DIRECTIONS
Print each line from the start of the records below up through the line where "SCREW_R = 3.0" is found, exactly as given.

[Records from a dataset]

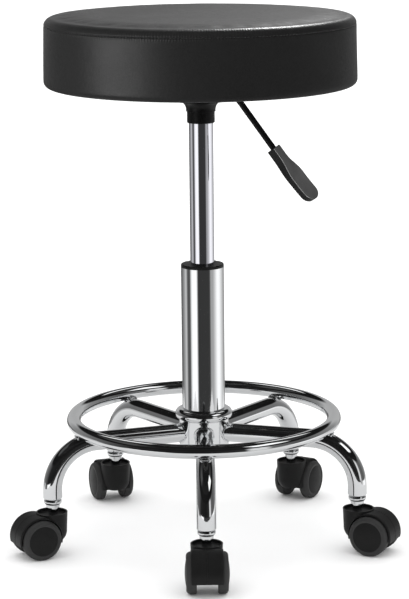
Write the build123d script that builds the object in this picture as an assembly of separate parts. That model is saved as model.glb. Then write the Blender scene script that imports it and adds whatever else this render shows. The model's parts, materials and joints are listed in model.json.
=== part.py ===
"""Adjustable swivel stool: padded round seat, gas lift, five-legged ring base on twin-wheel casters.

Millimetres, +Z up.  The origin is on the floor, on the column's axis.  The front leg points to -Y.
"""
from build123d import *
import os
from math import cos, radians, sin, sqrt

os.makedirs("parts", exist_ok=True)

# ---- driving dimensions ------------------------------------------------------------------
# base
LEG_NAMES = ("front", "right", "back_right", "back_left", "left")
FRONT_LEG_AZIMUTH = -89.5
LEG_STEP = 360 / len(LEG_NAMES)
LEG_R = 11.0
LEG_WALL = 1.5
LEG_REACH = 185.9
LEG_BEND_R = 54.0
LEG_END_Z = 67.0
SPOKE_Z = 130.5
SOCKET_DEPTH = 8.5
RING_R = 153.0
RING_TUBE_R = 8.0
RING_WALL = 1.5
RING_VENT_R = 2.0
HUB_R = 29.0
HUB_BOTTOM_Z = 108.0
HUB_TOP_Z = 159.0
HUB_LIP_R = 6.4

# gas lift
COLUMN_R = 25.0
COLUMN_WALL = 1.8
COLUMN_BOTTOM_Z = 109.0
COLUMN_TOP_Z = 327.5
BUSH_TOP_Z = 331.0
BUSH_LENGTH = 75.0
BUSH_SCALLOPS = 4
CYLINDER_R = 14.0
CYLINDER_WALL = 1.6
CYLINDER_BOTTOM_Z = 268.0
CYLINDER_TOP_Z = 518.0
ROD_R = 5.0
ROD_END_Z = 104.5
PISTON_TOP_Z = 300.0
PIN_R = 4.0
PIN_DOME_R = 4.5
RUNNING_FIT = 0.05

# seat
SEAT_R = 179.5
SEAT_UNDER_Z = 539.5
SEAT_TOP_Z = 618.5
SEAM_Z = 609.0
SEAT_EDGE_R = 10.0
SEAT_FOOT_R = 7.5
LEATHER = 1.0
BOARD = 12.0
HEM_R = 150.0
PLATE_SIDE = 150.0
PLATE = 3.0
SCREW_SPACING = 110.0
SCREW_R = 3.0

# height lever
LEVER_AZIMUTH = -39.2
LEVER_R = 3.5
LEVER_Z = 528.9
LEVER_PIVOT = 32.25
LEVER_BEND_AT = 52.0
LEVER_DROP = Vector(0.578, -0.106, -0.809).normalized()
HANDLE_FACE = Vector(0.577, -0.700, 0.500)
HANDLE_AT = 72.0
HANDLE_LENGTH = 74.0
HANDLE_REACH_RIGHT = 12.5
HANDLE_REACH_LEFT = 9.0
HANDLE_COLLAR = 12.0
HANDLE_BORE = 14.0
HANDLE_EDGE_R = 0.8

# casters: twin wheels behind a swivel stem
CASTER_HEADINGS = {"front": -89.0, "right": -26.0, "back_right": 60.0, "back_left": 109.0, "left": 206.0}
TRAIL = 21.5
WHEEL_R = 23.5
WHEEL_CORE_R = 17.5
WHEEL_INSIDE = 11.9
WHEEL_OUTSIDE = 25.0
WHEEL_DOME = 2.1
TREAD_EDGE = 18.5
AXLE_R = 3.0
HOOD_R = 26.5
HOOD_HALF_WIDTH = 18.3
HOOD_WEB = 10.9
HOOD_FOOT_Z = 17.5
HOOD_CORNER_R = 2.4
WHEEL_WELL_R = 25.0
NECK_R = 18.2
NECK_AHEAD = 1.5
NECK_WAIST_R = 17.2
NECK_WAIST_Z = 28.0
NECK_FOOT_R = 12.0
NECK_TOP_Z = 51.0
STEM_R = 5.5
COLLAR_R = 10.3
COLLAR_BOTTOM_Z = 60.0
COLLAR_EDGE_R = 3.2
WASHER = 3.0

BOTTOM_UP = (Align.CENTER, Align.CENTER, Align.MIN)


# ---- helpers -----------------------------------------------------------------------------
def save(name, shape):
    export_step(shape, f"parts/{name}.step")


def upright(radius, bottom, top, inner=0.0):
    """A round bar, or a tube, standing on the axis between two heights."""
    bar = Pos(0, 0, bottom) * Cylinder(radius, top - bottom, align=BOTTOM_UP)
    if inner:
        bar -= Pos(0, 0, bottom) * Cylinder(inner, top - bottom, align=BOTTOM_UP)
    return bar


def turned(*curves):
    """A solid of revolution about Z from closed curves drawn in (radius, height)."""
    edges = [edge for curve in curves for edge in curve.edges()]
    return revolve(Plane.XZ * make_face(edges), Axis.Z)


def polar(azimuth, radius=LEG_REACH):
    """The place at a radius and an azimuth round the column."""
    return Rot(0, 0, azimuth) * Pos(radius, 0, 0)


def leg_azimuth(name):
    return FRONT_LEG_AZIMUTH + LEG_STEP * LEG_NAMES.index(name)


def on_every_leg(solid):
    """Copies of a solid, modelled on the Z axis, at the foot of each leg."""
    return Compound([polar(leg_azimuth(name)) * solid for name in LEG_NAMES])


# ---- base --------------------------------------------------------------------------------
def leg():
    """A tube that leaves the hub level and bends down to the caster, drawn along +X."""
    start = (HUB_R / 2, 0, SPOKE_Z)
    path = FilletPolyline(start, (LEG_REACH, 0, SPOKE_Z), (LEG_REACH, 0, LEG_END_Z), radius=LEG_BEND_R)
    section = Circle(LEG_R) - Circle(LEG_R - LEG_WALL)
    tube = sweep(Plane(origin=start, x_dir=(0, 1, 0), z_dir=(1, 0, 0)) * section, path=path)
    tube -= upright(HUB_R, HUB_BOTTOM_Z, HUB_TOP_Z)
    foot = tube.edges().group_by(Axis.Z)[0].sort_by(SortBy.LENGTH)[-1]
    return chamfer(foot, LEG_WALL / 2)


def ring_height():
    """The foot ring lies on the legs where they start to bend down."""
    bend_x = LEG_REACH - LEG_BEND_R
    spacing = LEG_BEND_R + LEG_R + RING_TUBE_R
    return SPOKE_Z - LEG_BEND_R + sqrt(spacing**2 - (RING_R - bend_x) ** 2)


def foot_ring():
    """A hollow ring with the small vent underneath that plated tube needs."""
    tube = Torus(RING_R, RING_TUBE_R) - Torus(RING_R, RING_TUBE_R - RING_WALL)
    vent = Pos(RING_R, 0, -RING_TUBE_R) * Cylinder(RING_VENT_R, RING_TUBE_R)
    vent = Rot(0, 0, FRONT_LEG_AZIMUTH + LEG_STEP / 2) * vent
    return Pos(0, 0, ring_height()) * (tube - vent)


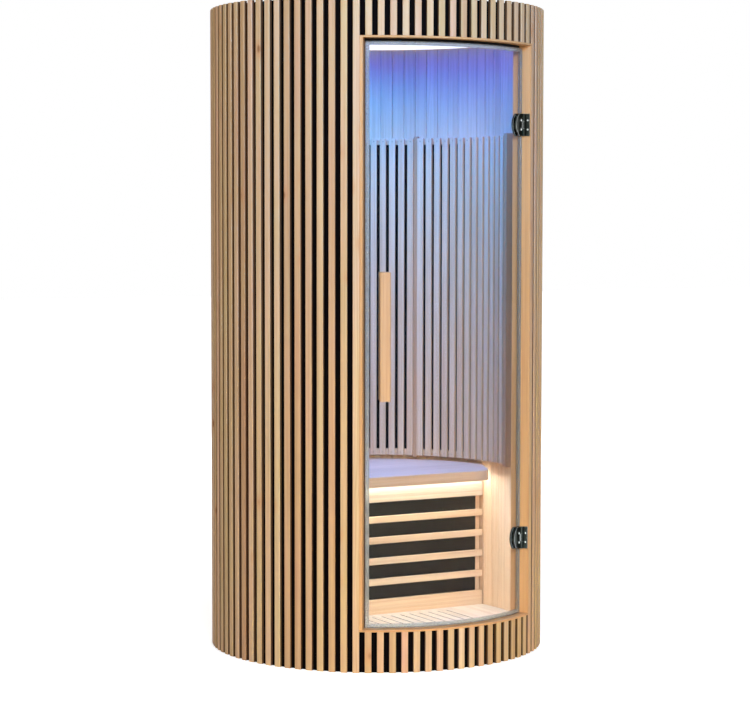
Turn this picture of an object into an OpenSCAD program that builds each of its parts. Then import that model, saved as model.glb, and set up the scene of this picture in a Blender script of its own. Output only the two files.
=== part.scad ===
// Round one-person infrared sauna cabin: a slatted drum with a curved glass door.
// Millimetres. Origin at the centre of the base, +Z up, doorway centred on -Y.
// A bearing is an angle about +Z, counted from -Y (0) towards +X (90).

/* [Cabin] */
// Diameter over the outer slats
cabin_d = 1050; // [900:10:1300]
// Overall height
cabin_h = 2000; // [1850:10:2400]

/* [Slatted wall] */
// Slat places round the whole cabin, an even number
slat_count = 90; // [72:2:108]
// Width of an outer slat
slat_w = 20; // [12:1:26]
// Depth of an outer slat
slat_t = 12; // [8:1:20]
// Chamfer on a slat's two front edges
slat_chamfer = 1.5; // [0.5:0.5:3]
// Thickness of the wall's black core behind the slats, insulation included
backing_t = 26; // [16:1:40]
// Thickness of the lining boards
lining_t = 11.7; // [8:0.1:20]

/* [Floor and roof] */
// Thickness of the base board inside the wall's core
base_t = 26; // [18:1:40]
// Thickness of the floor panel
floor_t = 18; // [12:1:30]
// Thickness of the duckboard
duck_t = 17; // [10:1:25]
// Distance from one duckboard slot to the next
duck_pitch = 35; // [25:1:50]
// Width of a duckboard slot
duck_slot_w = 5; // [3:0.5:8]
// Slots on each side of the duckboard's middle
duck_slots_half = 9; // [5:1:10]
// Thickness of the roof panel
roof_t = 18; // [12:1:30]
// How far the slats stand above the roof panel
roof_drop = 6; // [0:1:20]
// Clear height between ceiling and roof panel
roof_void = 28; // [15:1:60]
// Thickness of the ceiling panel
ceiling_t = 12; // [9:1:20]
// Leg of the corner light under the ceiling
cove_leg = 17; // [10:1:35]

/* [Doorway] */
// Short slats above and below the doorway, an odd number
short_slats = 17; // [11:2:21]
// Thickness of the jamb boards
jamb_t = 9.5; // [8:0.5:18]
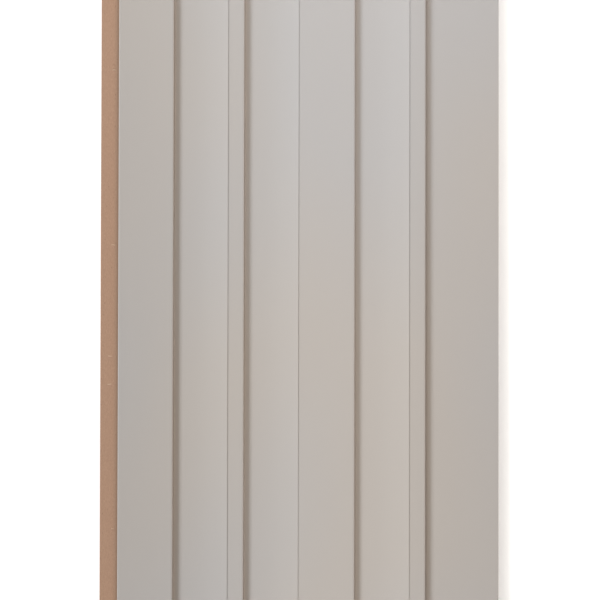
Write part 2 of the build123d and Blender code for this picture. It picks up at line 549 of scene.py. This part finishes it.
bpy.ops.object.select_all(action="DESELECT")
bpy.ops.mesh.primitive_plane_add(size=floorSettings["size"])
floor = bpy.context.object
floor.name = "floor"
bpy.ops.object.select_all(action="DESELECT")
bpy.ops.mesh.primitive_cylinder_add(vertices=floorSettings["screenSides"],
                                    radius=floorSettings["screenRadius"],
                                    depth=floorSettings["screenHeight"], end_fill_type="NOTHING",
                                    location=(0.0, 0.0, floorSettings["screenHeight"] / 2))
screen = bpy.context.object
screen.name = "screen"
for sheet in (floor, screen):
    sheet.data.materials.append(paper)
print("floor laid")


# Light: a wide soft key low from the left, as from a window, a long soft box
# close above the middle of the face, a long warm lamp along the right side and a
# cooler one over the far end. They follow how the photograph's bands brighten.
lightSettings = {
    "keyLightTilt": 50.0,       # degrees from straight above, towards the left
    "keyLightTurn": 12.0,       # degrees towards the slat's far end
    "keyLightSize": 24.0,       # how wide the source looks, in degrees
    "keyLightPlace": (-2.0, 0.5, 2.0),      # metres, though only its turn matters
    "keyLightStrength": 2.33,   # watts per square metre
    "keyLightColour": (0.902, 0.948, 1.0),
    "softBoxPlace": (0.018, 0.0, 0.25),     # metres
    "softBoxSize": (0.10, 2.4),
    "softBoxStrength": 0.955,   # watts
    "softBoxColour": (1.0, 0.939, 0.862),
    "sideLightPlace": (0.9, 0.5, 0.6),
    "sideLightSize": (2.4, 0.5),
    "sideLightStrength": 5.7,
    "sideLightColour": (1.0, 0.854, 0.763),
    "endLightPlace": (0.0, 0.9, 0.6),
    "endLightSize": (0.8, 0.5),
    "endLightStrength": 2.376,
    "endLightColour": (0.855, 0.929, 1.0),
    "roomStrength": 0.15,
    "roomColour": (1.0, 1.0, 1.0),
}
aim = Vector((0.0, 0.0, faceTop))


def addLamp(name, kind, s):
    # a lamp with its strength, colour and place from the settings
    light = bpy.data.lights.new(name, kind)
    light.energy = s[name + "Strength"]
    light.color = s[name + "Colour"]
    if kind == "AREA":
        light.shape = "RECTANGLE"
        light.size, light.size_y = s[name + "Size"]
    else:
        light.angle = math.radians(s[name + "Size"])
    lamp = bpy.data.objects.new(name, light)
    lamp.location = s[name + "Place"]
    lamp.visible_camera = False
    bpy.context.scene.collection.objects.link(lamp)
    return lamp


keyLight = addLamp("keyLight", "SUN", lightSettings)
keyTilt = math.radians(lightSettings["keyLightTilt"])
keyTurn = math.radians(lightSettings["keyLightTurn"])
keyLight.rotation_euler = (0.0, -keyTilt, -keyTurn)
addLamp("softBox", "AREA", lightSettings)
for name in ("sideLight", "endLight"):
    lamp = addLamp(name, "AREA", lightSettings)
    lamp.rotation_euler = (aim - lamp.location).to_track_quat("-Z", "Y").to_euler()

room = bpy.data.worlds.new("room")
room.use_nodes = True
roomInputs = room.node_tree.nodes["Background"].inputs
roomInputs["Color"].default_value = lightSettings["roomColour"] + (1.0,)
roomInputs["Strength"].default_value = lightSettings["roomStrength"]
bpy.context.scene.world = room
bpy.context.scene.view_settings.view_transform = "Standard"
print("light set")


# camera: straight above the face, as the photograph is taken square on to it
cameraSettings = {
    "frameWidth": 470.5,        # mm of the face across the whole picture
    "distance": 900.0,          # mm above the face
    "sensor": 36.0,
    "pitch": 0.57,              # degrees, the near end of the view is a little larger
    "roll": 0.117,
    "aimX": 0.15,               # mm from the slat's middle
}

cameraData = bpy.data.cameras.new("camera")
cameraData.sensor_width = cameraSettings["sensor"]
cameraData.lens = cameraSettings["sensor"] * cameraSettings["distance"] / cameraSettings["frameWidth"]
camera = bpy.data.objects.new("camera", cameraData)
pitch = math.radians(cameraSettings["pitch"])
camera.rotation_euler = (pitch, 0.0, math.radians(cameraSettings["roll"]))
camera.location = (
    slatMiddle.x + cameraSettings["aimX"] * mm,
    slatMiddle.y - cameraSettings["distance"] * mm * math.tan(pitch),
    faceTop + cameraSettings["distance"] * mm,
)
bpy.context.scene.collection.objects.link(camera)
bpy.context.scene.camera = camera
print("camera set")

CORRECT OUTPUT
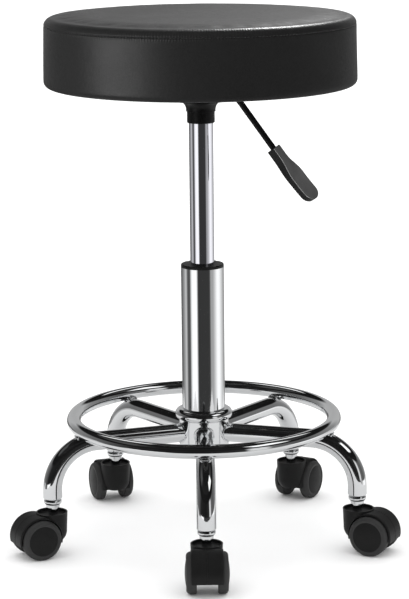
Write the build123d script that builds the object in this picture as an assembly of separate parts. That model is saved as model.glb. Then write the Blender scene script that imports it and adds whatever else this render shows. The model's parts, materials and joints are listed in model.json.
=== part.py ===
"""Adjustable swivel stool: padded round seat, gas lift, five-legged ring base on twin-wheel casters.

Millimetres, +Z up.  The origin is on the floor, on the column's axis.  The front leg points to -Y.
"""
from build123d import *
import os
from math import cos, radians, sin, sqrt

os.makedirs("parts", exist_ok=True)

# ---- driving dimensions ------------------------------------------------------------------
# base
LEG_NAMES = ("front", "right", "back_right", "back_left", "left")
FRONT_LEG_AZIMUTH = -89.5
LEG_STEP = 360 / len(LEG_NAMES)
LEG_R = 11.0
LEG_WALL = 1.5
LEG_REACH = 185.9
LEG_BEND_R = 54.0
LEG_END_Z = 67.0
SPOKE_Z = 130.5
SOCKET_DEPTH = 8.5
RING_R = 153.0
RING_TUBE_R = 8.0
RING_WALL = 1.5
RING_VENT_R = 2.0
HUB_R = 29.0
HUB_BOTTOM_Z = 108.0
HUB_TOP_Z = 159.0
HUB_LIP_R = 6.4

# gas lift
COLUMN_R = 25.0
COLUMN_WALL = 1.8
COLUMN_BOTTOM_Z = 109.0
COLUMN_TOP_Z = 327.5
BUSH_TOP_Z = 331.0
BUSH_LENGTH = 75.0
BUSH_SCALLOPS = 4
CYLINDER_R = 14.0
CYLINDER_WALL = 1.6
CYLINDER_BOTTOM_Z = 268.0
CYLINDER_TOP_Z = 518.0
ROD_R = 5.0
ROD_END_Z = 104.5
PISTON_TOP_Z = 300.0
PIN_R = 4.0
PIN_DOME_R = 4.5
RUNNING_FIT = 0.05

# seat
SEAT_R = 179.5
SEAT_UNDER_Z = 539.5
SEAT_TOP_Z = 618.5
SEAM_Z = 609.0
SEAT_EDGE_R = 10.0
SEAT_FOOT_R = 7.5
LEATHER = 1.0
BOARD = 12.0
HEM_R = 150.0
PLATE_SIDE = 150.0
PLATE = 3.0
SCREW_SPACING = 110.0
SCREW_R = 3.0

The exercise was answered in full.